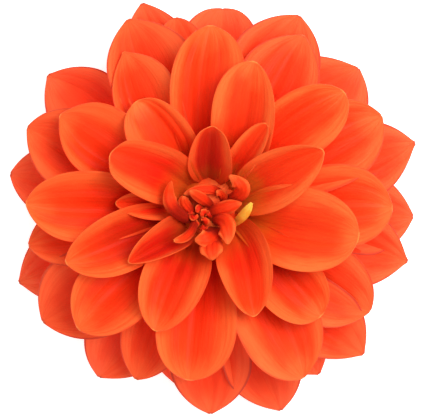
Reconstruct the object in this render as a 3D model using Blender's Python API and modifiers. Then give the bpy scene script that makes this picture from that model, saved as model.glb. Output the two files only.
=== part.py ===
"""A dahlia flower head, picked with a short stem, resting face up on its outer florets.

Metres, +Z up. The origin is on the surface that the head rests on, under the middle of the head.
Every floret and bract is a blade raised by one formula: a midrib that arches from its root to its
tip, and a cupped cross-section whose margins turn up. The sizes in this file are in millimetres
and degrees, and MM makes metres of them.
"""

import math
from functools import partial
from typing import Callable, NamedTuple

import bmesh
import bpy
import numpy as np
from mathutils import Matrix

MM = 0.001

HEAD_AXIS = (-1.15, -0.15)      # where the stem's axis stands, off the middle of the uneven head
BLADE_THICKNESS = 0.65
TIP_HALF_WIDTH = 1.0            # the blunt end of a blade
MARGIN_TURN_POWER = 1.8         # how late across a blade its margins turn up
KEEL_WIDTH = 0.10               # share of the half width that the fold along the groove takes
ROW_SPACING_POWER = 1.15        # above 1, rows of faces lie closer together towards the tip

RAY_GRID = (6, 4)               # faces along and across a ray floret
OUTER_RAY_GRID = (5, 4)
OUTER_WHORLS_END = 2.5
YOUNG_GRID = (5, 2)
BRACT_GRID = (4, 2)
YELLOW_GRID = (5, 2)

# How the form of a ray floret changes from whorl 0, at the back, to whorl 5, round the centre
WHORLS = (0, 1, 2, 3, 4, 5)
ROOT_RADIUS = (9.5, 9.3, 9.0, 8.6, 8.6, 9.4)
ROOT_HEIGHT = (13.8, 15.6, 17.4, 19.0, 20.4, 21.0)
ROOT_PITCH = (6, 20, 38, 54, 68, 80)
BELLY_PITCH = (-8, 6, 18, 30, 48, 70)
TIP_PITCH = (-42, -22, -8, 6, 25, 60)
ROOT_CUP = (36, 38, 40, 42, 46, 54)
BELLY_CUP = (30, 40, 48, 56, 64, 74)
TIP_CUP = (24, 32, 44, 54, 62, 64)
CLAW_WIDTH = (0.24, 0.26, 0.30, 0.34, 0.42, 0.50)
WIDEST_AT = (0.68, 0.67, 0.67, 0.60, 0.55, 0.50)
TIP_FULLNESS = (1.45, 1.75, 2.3, 2.3, 2.1, 1.8)
TIP_ROUNDING = (0.92, 0.84, 0.68, 0.60, 0.62, 0.75)
KEEL = (0.80, 0.70, 0.62, 0.58, 0.52, 0.40)     # how much of the margins' turn is a fold along the groove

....

→ To be done
Everything from the first line above through the line that contains "its outer florets." should be duplicated exactly, please, and nothing beyond it.

→ Output of the exercise
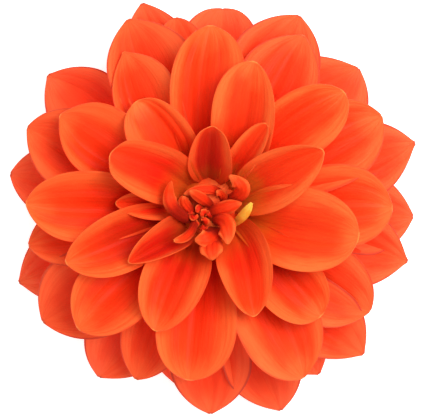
Reconstruct the object in this render as a 3D model using Blender's Python API and modifiers. Then give the bpy scene script that makes this picture from that model, saved as model.glb. Output the two files only.
=== part.py ===
"""A dahlia flower head, picked with a short stem, resting face up on its outer florets.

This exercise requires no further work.